Almost as much as it is a story of personal struggle, A Long Way Gone is a story of a culture in violent flux. The theme of culture change, both past and present, permeates the book, just as it permeates life in the postcolonial world. The society of Beah’s birth appears at first blush to be one of a ‘traditional’ West African village. Men and women continue in their traditional roles, respected elders make social decisions, men chew kola and tap palm wine, and children are dedicated in traditional-seeming ceremonies. And yet the village’s economy relies on a Western mining company. Villagers listen to the BBC and send their children to schools where they read great English literature. And it isn’t a shaman who leads the villagers in their traditional ceremonies, but a Muslim imam, the product of cultural exchange far predating European contact and colonialism, when indigenous cultures were generally assumed to have been ‘spoiled.’

Culture change didn’t begin with colonialism and it certainly didn’t stop with its end. The forces unleashed on postcolonial states by their departing masters dug themselves into the societies of these new nations in powerful and unpredictable ways. The conflict between the RUF and the ACP government of Sierra Leone though the 90s was just such an example of post-colonial conflict utilizing the technology of the West, sparked by, and fought in the language of, Western concepts like electoral democracy and socialism, and yet neither an indigenous ‘mimicry’ of the West nor Western words simply grafted onto ‘traditional’ indigenous conflicts. Instead, post-colonial conflicts seem to be something unique, made unique not only by how they are fought and why, but how they are perceived both by those fighting them and by outside observers. Child soldiery is a central instance of this uniqueness. Child soldiers are a new thing to warfare, and yet they’re not. Teenagers and younger have engaged in battles throughout history. But in the modern world, when conflicts are both made more brutal by technology and perceived as more brutal by Westernized cultural mores and beliefs about children and childhood, the whole perception of fighting by children has fundamentally shifted from its earlier taken-for-granted place in warfare.

This is an almost effortless assumption of a modern idea, one of a few noted in A Long Way Gone, by a non-Western post-colonial culture. What’s remarkable is that it isn’t marked by the sort of pains that notions like democracy or secularism usually seem to face in this context.
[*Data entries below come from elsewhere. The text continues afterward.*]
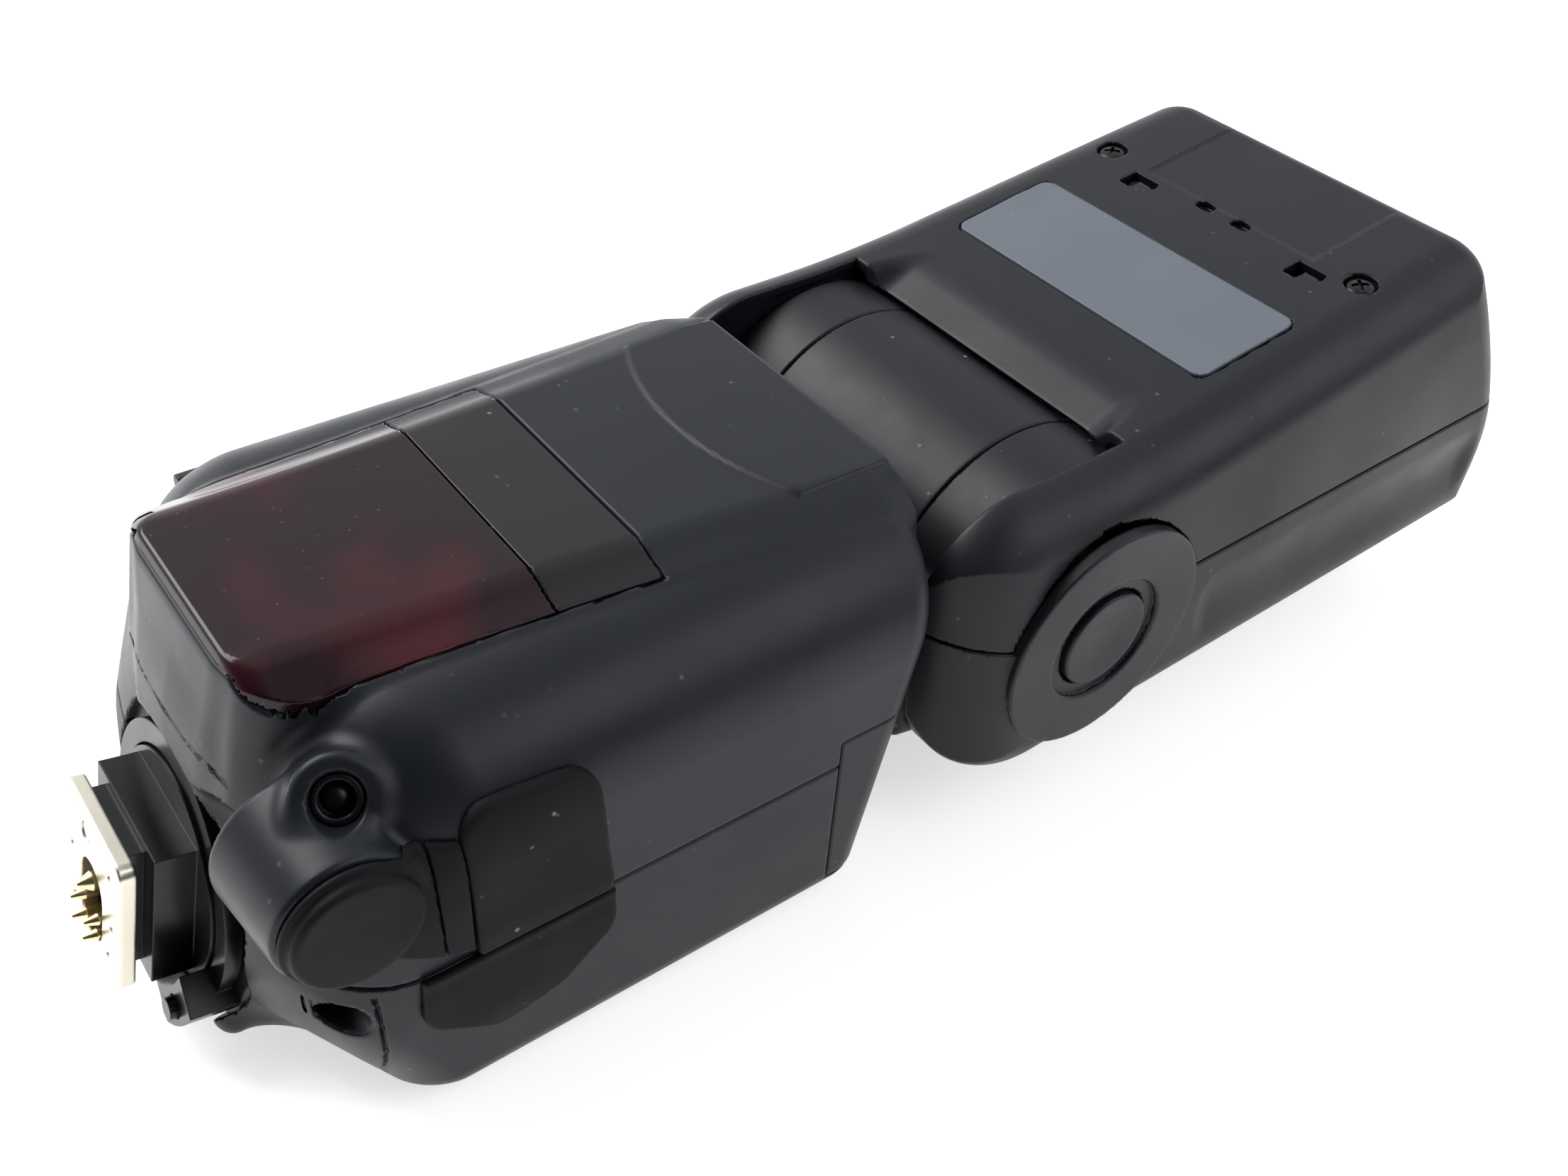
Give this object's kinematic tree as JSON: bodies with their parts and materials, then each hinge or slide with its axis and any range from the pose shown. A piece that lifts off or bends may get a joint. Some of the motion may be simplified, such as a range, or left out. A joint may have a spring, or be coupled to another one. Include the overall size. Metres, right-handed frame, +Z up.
{
  "type": "speedlight flash",
  "caption": "Shoe-mounted speedlight flash with a tilting and swivelling head, zoom reflector, pull-out panels, locking foot, control keys and battery door.",
  "frame": {"origin": "middle of the base of the bounding box, on the surface the flash lies on", "axes": "+X from the shoe foot to the light opening, +Y towards the battery door, +Z up, out of the red front window; the control panel faces down"},
  "size_m": [0.2222, 0.079, 0.062],
  "materials": {
    "body_plastic": "fine matt, slightly blue-black",
    "head_plastic": "fine matt",
    "turret_plastic": "matt with fine dust",
    "window_red": "clear deep red, glossy",
    "window_dark": "near-black, glossy",
    "cover_rubber": "soft matt rubber",
    "lens_clear": "clear moulded",
    "foot_metal": "plated, lightly worn",
    "spring_metal": "bright",
    "contact_gold": "gold-plated",
    "black_gloss": "black, satin gloss",
    "label_grey": "fine satin grey",
    "key_grey": "matt dark grey",
    "key_orange": "matt orange",
    "screen_glass": "clear cover",
    "screen_back": "grey-green display",
    "board_green": "solder-masked board",
    "cap_sleeve": "sleeved can",
    "cell_jacket": "printed cell sleeve, no marks",
    "reflector_metal": "bright",
    "card_white": "white card"
  },
  "bodies": {
    "body": {"front_shell": "body_plastic", "rear_shell": "body_plastic", "base_plate": "body_plastic", "af_window": "window_red", "sensor_panel": "window_dark", "front_badge": "body_plastic", "metering_lens": "black_gloss", "pc_socket": "contact_gold", "power_socket": "black_gloss", "bracket_insert": "spring_metal", "rear_corner_panel": "body_plastic", "power_cover_anchor": "cover_rubber", "lcd_window": "screen_glass", "lcd_module": "screen_back", "main_board": "board_green", "main_capacitor": "cap_sleeve", "battery_case": "black_gloss", "battery_cells": "cell_jacket", "battery_contacts": "spring_metal", "foot_block": "black_gloss", "hot_shoe_foot": "foot_metal", "swivel_ring": "spring_metal"},
    "pc_cap": {"pc_cap": "cover_rubber"},
    "power_cover": {"power_cover": "cover_rubber"},
    "battery_door": {"battery_door": "body_plastic", "door_contacts": "spring_metal"},
    "door_lock": {"door_lock": "black_gloss"},
    "lock_lever": {"lock_lever": "black_gloss"},
    "lock_pin": {"lock_pin": "spring_metal"},
    "lever_release": {"lever_release": "black_gloss"},
    "contact_pins": {"contact_pins": "contact_gold"},
    "function_button_1": {"function_button_1": "key_grey"},
    "function_button_2": {"function_button_2": "key_grey"},
    "function_button_3": {"function_button_3": "key_grey"},
    "function_button_4": {"function_button_4": "key_grey"},
    "wireless_button": {"wireless_button": "key_grey"},
    "lamp_button": {"lamp_button": "key_orange"},
    "select_dial": {"select_dial": "key_grey"},
    "set_button": {"set_button": "key_grey"},
    "power_switch": {"power_switch": "key_grey"},
    "turret": {"turret_drum": "turret_plastic", "turret_cheeks": "turret_plastic", "tilt_axles": "spring_metal"},
    "head": {"head_front_shell": "head_plastic", "head_rear_shell": "head_plastic", "label_plate": "label_grey", "left_pivot_cover": "head_plastic", "right_pivot_cover": "head_plastic", "head_screws": "black_gloss", "lens_frame": "black_gloss", "fresnel_lens": "lens_clear", "zoom_motor": "spring_metal", "head_board": "board_green"},
    "tilt_release": {"tilt_release": "head_plastic"},
    "wide_panel": {"wide_panel": "lens_clear"},
    "catchlight_card": {"catchlight_card": "card_white"},
    "zoom_carriage": {"reflector": "reflector_metal", "flash_tube": "lens_clear"},
    "lead_screw": {"lead_screw": "spring_metal"}
  },
  "joints": [
    {"name": "swivel", "type": "hinge", "parent": "body", "child": "turret", "pos_m": [0.01751, 0, 0.0279], "axis": [0.9781, 0, -0.2079], "range_deg": [-180, 180]},
    {"name": "head_tilt", "type": "hinge", "parent": "turret", "child": "head", "pos_m": [0.01751, 0, 0.0279], "axis": [0, -1, 0], "range_deg": [-14.5, 82.5]},
    {"name": "tilt_release_press", "type": "slide", "parent": "head", "child": "tilt_release", "axis": [0, 1, 0], "range_m": [0, 0.0012], "stiffness_N_per_m": 800},
    {"name": "wide_panel_slide", "type": "slide", "parent": "head", "child": "wide_panel", "axis": [0.999, 0, 0.0436], "range_m": [0, 0.038]},
    {"name": "catchlight_slide", "type": "slide", "parent": "head", "child": "catchlight_card", "axis": [0.999, 0, 0.0436], "range_m": [0, 0.038]},
    {"name": "zoom_slide", "type": "slide", "parent": "head", "child": "zoom_carriage", "axis": [0.999, 0, 0.0436], "range_m": [0, 0.018]},
    {"name": "screw_spin", "type": "hinge", "parent": "head", "child": "lead_screw", "pos_m": [0.06802, -0.02, 0.01729], "axis": [0.999, 0, 0.0436], "range_deg": [0, 1080]},
    {"name": "battery_door_swing", "type": "hinge", "parent": "body", "child": "battery_door", "pos_m": [0, 0.0344, 0.0456], "axis": [1, 0, 0], "range_deg": [0, 95]},
    {"name": "door_lock_slide", "type": "slide", "parent": "battery_door", "child": "door_lock", "axis": [-1, 0, 0], "range_m": [0, 0.004]},
    {"name": "sync_cap_fold", "type": "hinge", "parent": "body", "child": "pc_cap", "pos_m": [-0.08109, -0.03705, 0.0392], "axis": [0, 0, 1], "range_deg": [0, 110], "stiffness_Nm_per_rad": 0.004},
    {"name": "power_cover_fold", "type": "hinge", "parent": "body", "child": "power_cover", "pos_m": [-0.06889, -0.03795, 0.0262], "axis": [1, 0, 0], "range_deg": [0, 100], "stiffness_Nm_per_rad": 0.004},
    {"name": "lever_swing", "type": "hinge", "parent": "body", "child": "lock_lever", "pos_m": [-0.10799, 0, 0.0215], "axis": [0.9781, 0, -0.2079], "range_deg": [0, 80]},
    {"name": "lever_release_press", "type": "slide", "parent": "lock_lever", "child": "lever_release", "axis": [0.9781, 0, -0.2079], "range_m": [0, 0.0008], "stiffness_N_per_m": 600},
    {"name": "lock_pin_slide", "type": "slide", "parent": "body", "child": "lock_pin", "axis": [-0.9781, 0, 0.2079], "range_m": [0, 0.0015]},
    {"name": "contact_pins_press", "type": "slide", "parent": "body", "child": "contact_pins", "axis": [0.9781, 0, -0.2079], "range_m": [0, 0.0015], "stiffness_N_per_m": 700},
    {"name": "function_button_1_press", "type": "slide", "parent": "body", "child": "function_button_1", "axis": [0, 0, 1], "range_m": [0, 0.0006], "stiffness_N_per_m": 600},
    {"name": "function_button_2_press", "type": "slide", "parent": "body", "child": "function_button_2", "axis": [0, 0, 1], "range_m": [0, 0.0006], "stiffness_N_per_m": 600},
    {"name": "function_button_3_press", "type": "slide", "parent": "body", "child": "function_button_3", "axis": [0, 0, 1], "range_m": [0, 0.0006], "stiffness_N_per_m": 600},
    {"name": "function_button_4_press", "type": "slide", "parent": "body", "child": "function_button_4", "axis": [0, 0, 1], "range_m": [0, 0.0006], "stiffness_N_per_m": 600},
    {"name": "wireless_button_press", "type": "slide", "parent": "body", "child": "wireless_button", "axis": [0, 0, 1], "range_m": [0, 0.0006], "stiffness_N_per_m": 600},
    {"name": "lamp_button_press", "type": "slide", "parent": "body", "child": "lamp_button", "axis": [0, 0, 1], "range_m": [0, 0.0006], "stiffness_N_per_m": 600},
    {"name": "set_button_press", "type": "slide", "parent": "body", "child": "set_button", "axis": [0, 0, 1], "range_m": [0, 0.0006], "stiffness_N_per_m": 600},
    {"name": "select_dial_turn", "type": "hinge", "parent": "body", "child": "select_dial", "pos_m": [-0.07099, 0, 0.002], "axis": [0, 0, 1], "continuous": true},
    {"name": "power_switch_turn", "type": "hinge", "parent": "body", "child": "power_switch", "pos_m": [-0.08099, -0.023, 0.002], "axis": [0, 0, 1], "range_deg": [-30, 30]}
  ],
  "couplings": [
    {"joint": "screw_spin", "follows": "zoom_slide", "rad_per_m": 1047.2},
    {"joint": "lever_swing", "follows": "lock_pin_slide", "rad_per_m": 930.84}
  ]
}
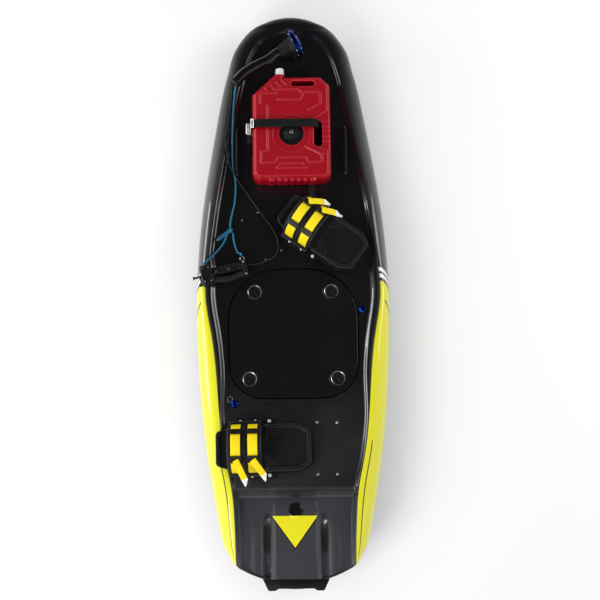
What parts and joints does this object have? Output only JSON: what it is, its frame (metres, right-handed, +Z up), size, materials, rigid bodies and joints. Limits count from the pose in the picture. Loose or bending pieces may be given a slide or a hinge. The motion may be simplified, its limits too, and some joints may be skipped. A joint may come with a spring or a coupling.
{
  "type": "petrol jet surfboard",
  "caption": "Carbon board with a petrol jet pump, lift-off engine hatch, foot bindings, tow handle on cords and a strapped fuel can, lying deck up.",
  "frame": {"origin": "centre of the floor under the board, as it lies deck up on its two fins and the front of its bottom", "axes": "+X to starboard, +Y to the nose, +Z up; the board is pitched nose down by about 4.3 degrees because its fins hold the tail up"},
  "size_m": [0.6291, 1.862, 0.293],
  "materials": {
    "carbon": "clear-coated black carbon twill with lemon yellow side panels",
    "satin_black": "satin black moulded plastic",
    "black_rubber": "soft black rubber",
    "foam_pad": "matt dark grey moulded foam",
    "strap_yellow": "vivid yellow flexible strap with pale tips",
    "black_webbing": "black woven webbing",
    "can_red": "crimson moulded plastic, slightly waxy",
    "blue_anodised": "blue anodised and polished",
    "rope_blue": "bright blue braided cord",
    "bright_metal": "bright stainless steel",
    "pump_metal": "cast and machined aluminium",
    "engine_metal": "plain cast metal",
    "white_plastic": "white moulded plastic"
  },
  "bodies": {
    "board": {"arm_boot": "black_rubber", "arm_cuff": "satin_black", "arm_sleeve": "black_rubber", "binding_front_base": "satin_black", "binding_front_buckle_instep": "satin_black", "binding_front_buckle_toe": "satin_black", "binding_front_pad": "foam_pad", "binding_front_strap_instep": "strap_yellow", "binding_front_strap_toe": "strap_yellow", "binding_front_upper": "foam_pad", "binding_rear_base": "satin_black", "binding_rear_buckle_instep": "satin_black", "binding_rear_buckle_toe": "satin_black", "binding_rear_pad": "foam_pad", "binding_rear_strap_instep": "strap_yellow", "binding_rear_strap_toe": "strap_yellow", "binding_rear_upper": "foam_pad", "bridle_port": "rope_blue", "bridle_starboard": "rope_blue", "can_cap": "white_plastic", "can_knob": "satin_black", "can_mount": "satin_black", "can_strap": "black_webbing", "deck_moulding": "carbon", "deck_plug_left": "blue_anodised", "deck_plug_right": "blue_anodised", "engine_block": "engine_metal", "fin_port": "satin_black", "fin_starboard": "satin_black", "fuel_can": "can_red", "grab_rail_port": "black_rubber", "grab_rail_starboard": "black_rubber", "handle_bar": "satin_black", "handle_end": "satin_black", "handle_eyelet": "bright_metal", "handle_grip": "black_rubber", "hatch_seal": "black_rubber", "hull_moulding": "carbon", "intake_grate": "pump_metal", "lead_rope": "rope_blue", "nose_foot": "satin_black", "nose_hub": "blue_anodised", "nozzle_shroud": "satin_black", "pump_housing": "pump_metal", "rope_knot": "rope_blue", "stator": "pump_metal", "strap_buckle": "white_plastic", "tail_plug": "satin_black", "throttle_cable": "satin_black", "throttle_housing": "satin_black", "throttle_lever": "satin_black"},
    "hatch": {"hatch_lid": "carbon", "latch_1": "satin_black", "latch_2": "satin_black", "latch_3": "satin_black", "latch_4": "satin_black"},
    "rotor": {"impeller": "bright_metal", "drive_shaft": "bright_metal"}
  },
  "joints": [
    {"name": "hatch_lift", "type": "slide", "parent": "board", "child": "hatch", "axis": [0, 0.0765, 0.9971], "range_m": [0, 0.2]},
    {"name": "impeller_spin", "type": "hinge", "parent": "board", "child": "rotor", "pos_m": [0, -0.6891, 0.12013], "axis": [0, 0.9971, -0.0765], "continuous": true}
  ]
}
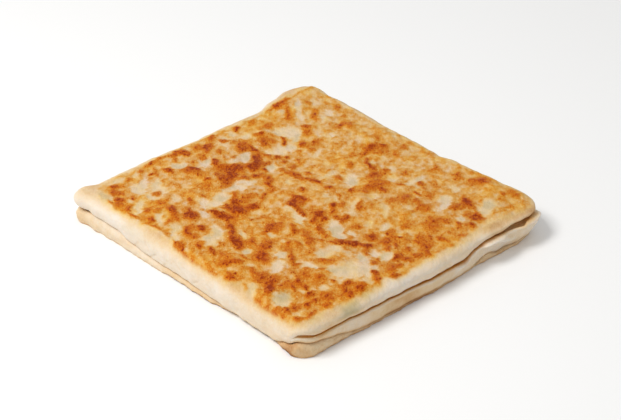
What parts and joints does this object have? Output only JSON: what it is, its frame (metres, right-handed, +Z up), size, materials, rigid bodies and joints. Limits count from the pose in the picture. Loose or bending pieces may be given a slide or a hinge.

I can jump about as far as a person can to find another example of effortless, wholesale adoption of a system thoroughly Western in a non-Western society: the modern war machine. It is a remarkable fact that practically every state fighting force on earth is organized around the same, European, lines. Modern armies are, in the almost universally held ideal, meritocratic, emphasize the achievement of ‘rational’ tactical goals, and are held together by a network of authority and duty with ultimate loyalty supposed to be given to the central state. This is a far cry from, say, the feudal armies of the European Middle Ages or the focus in Aztec warfare on individual achievement in capturing prisoners for sacrifice. The rationalization of tactics is particularly strong. Societies that must go to almighty lengths to come to terms with Western science seem to embrace thoughtlessly the notion that war fighting can be understood in many of the very same terms by which science seeks to understand the universe.

Returning to the idea of catastrophic culture change wrought by the civil war, this too is also unique in respects to its post-colonial, Mende, West African context (whichever distinction is more important). Change and societal disintegration is apparent very literally: the burning of villages, the massacres of civilians, the disruption of local economies. These effects of total war are relatively universal. In these terms Sierra Leone in 2000 could be Belgium in 1918. But Beah suggests other ways in which the civil war might impact his country in ways perhaps more unique to its cultural environment. You notice in A Long Way Gone a contrast between a fragile culture of social conventions which the war is destroying, and an apparently more durable sort of individual culture a people may carry with them (particularly stories). People in Sierra Leone no longer trust each other, as various individuals Beah encounters continually lament. Elders are no long accorded the respect they once were, as is vividly demonstrated by the rebels’ treatment of an old man they have captured and torment. In these times, it is the young and the armed who hold the power. All the glue of Mende society, that held it fast through all the changes it has endured, has been ripped apart from within.

Yet throughout all the chaos, people still remember their stories, and lament the loss of respect accorded their mores. People’s memories remain intact, and cannot be touched by even the most vicious force. But will the Mende be able to get back a point again when their memories can be transformed back into a society? Even still, as the war spares these more intimate artifacts of culture, it has also destroyed, perhaps forever, their context. Will the story of bra spider maintain the same meaning to generations of Mende born into a world ravaged and depopulated by a decade of violence and mass migration? When a people must look upon their own stories with the same alienation that we must, then surely the war has claimed another casualty. And here we return to the notion of ‘justice.’ Who’s to pay for the destruction of a culture when the perpetrators are both the victims of others and victims of themselves? It seems in this case, besides prosecuting those few who lead and make the decisions that put children (and others) in the position of committing crimes, the system is the only thing that it becomes useful to blame. This is something very hard for governments, fighting crime instead of criminals, but if the developing world is to be spared horrors like those described by Ishmael Beah, it appears the only way forward.